The standard solution has been to generate a probability distribution for each likely outcome. But that would frustrate our goal of providing a clear comparison between the relative strengths of different motion picture package combinations.
Instead Marquee Stars eliminated much of the statistical distortion by concentrating on key personas in bellwether films, and by segregating mainstream from specialty and niche. Provided your assumptions about the breadth of audience appeal and the number of opening screens are correct, the Package Calculator should forecast revenue results within a reasonable margin of error maybe 70% of the time, but yield goofy results roughly 30% of the time. Hence our marquee appraisals and package calculator should be regarded as a proximal guide and should not be solely determinative for any investment decision.

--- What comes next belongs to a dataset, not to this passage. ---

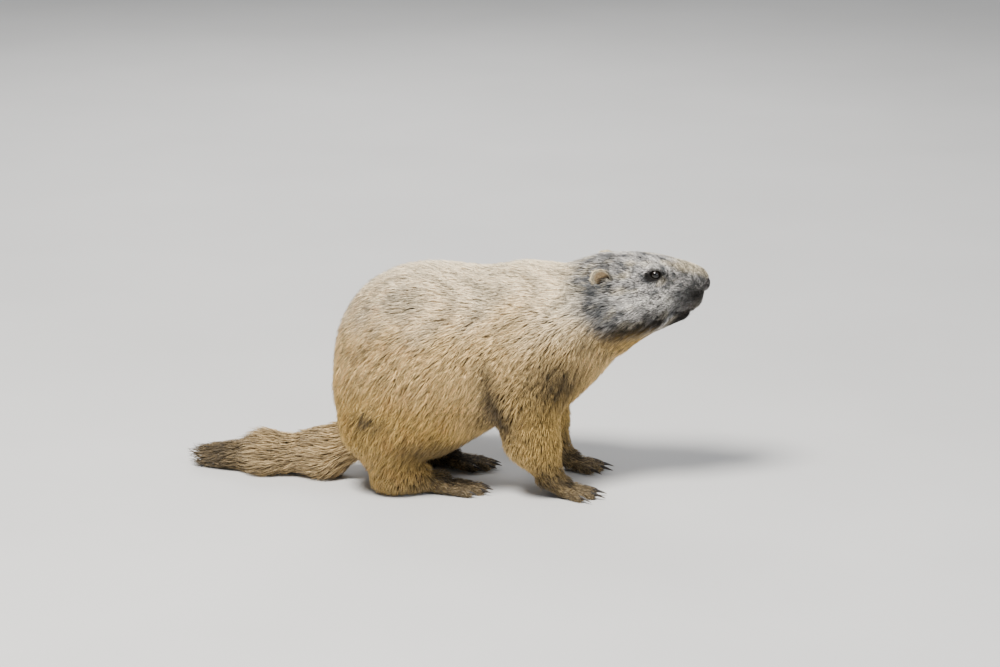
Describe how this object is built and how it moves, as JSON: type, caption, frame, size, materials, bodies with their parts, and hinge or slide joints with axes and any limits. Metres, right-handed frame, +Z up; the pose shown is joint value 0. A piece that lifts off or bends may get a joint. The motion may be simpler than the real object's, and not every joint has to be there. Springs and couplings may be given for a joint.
{
  "type": "alpine marmot figure",
  "caption": "Life-size still figure of an alpine marmot standing on all fours, head held level, tail laid out behind.",
  "frame": {"origin": "on the floor under the middle of the animal, nose to tail", "axes": "+X towards the nose, +Y to the animal's left, +Z up"},
  "size_m": [0.5186, 0.1898, 0.2414],
  "materials": {
    "body_coat": "soft fur",
    "head_coat": "soft fur",
    "throat_coat": "soft fur",
    "paw_coat": "short fur",
    "tail_coat": "bushy fur",
    "ear_coat": "short fur",
    "nose_leather": "matte, slightly moist",
    "eye": "glossy",
    "claw": "satin horn"
  },
  "bodies": {
    "root": {"head": "head_coat", "jaw": "throat_coat", "nose": "nose_leather", "neck": "throat_coat", "trunk": "body_coat", "tail": "tail_coat", "foreleg_left": "body_coat", "forepaw_left": "paw_coat", "hindleg_left": "body_coat", "hindpaw_left": "paw_coat", "ear_left": "ear_coat", "eye_left": "eye", "fore_claw_1_left": "claw", "fore_claw_2_left": "claw", "fore_claw_3_left": "claw", "fore_claw_4_left": "claw", "hind_claw_1_left": "claw", "hind_claw_2_left": "claw", "hind_claw_3_left": "claw", "hind_claw_4_left": "claw", "hind_claw_5_left": "claw", "foreleg_right": "body_coat", "forepaw_right": "paw_coat", "hindleg_right": "body_coat", "hindpaw_right": "paw_coat", "ear_right": "ear_coat", "eye_right": "eye", "fore_claw_1_right": "claw", "fore_claw_2_right": "claw", "fore_claw_3_right": "claw", "fore_claw_4_right": "claw", "hind_claw_1_right": "claw", "hind_claw_2_right": "claw", "hind_claw_3_right": "claw", "hind_claw_4_right": "claw", "hind_claw_5_right": "claw"}
  },
  "joints": []
}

Nevertheless, even the Package Calculator’s goofy outcomes are goofy along a consistent pattern … making our calculator an appropriate resource for comparing the relative strength of different package combinations. Moviegoer polling and middlemen surveys still provide insightful tools for their intended tasks. The former will highlight which stars to emphasize in an immediate-term ad campaign and the latter will suggest which stars are most sought-after at the wholesale level. For those chores, we simply offer a corroborative alternative with a different set of strengths and shortcomings.
But for that all-important moment of irreversible capital commitment, in terms of anticipating the relative domestic and international strength of a specific package of on-camera and off-camera elements, our Marquee Stars appraisal system may be the best tool in the toolbox.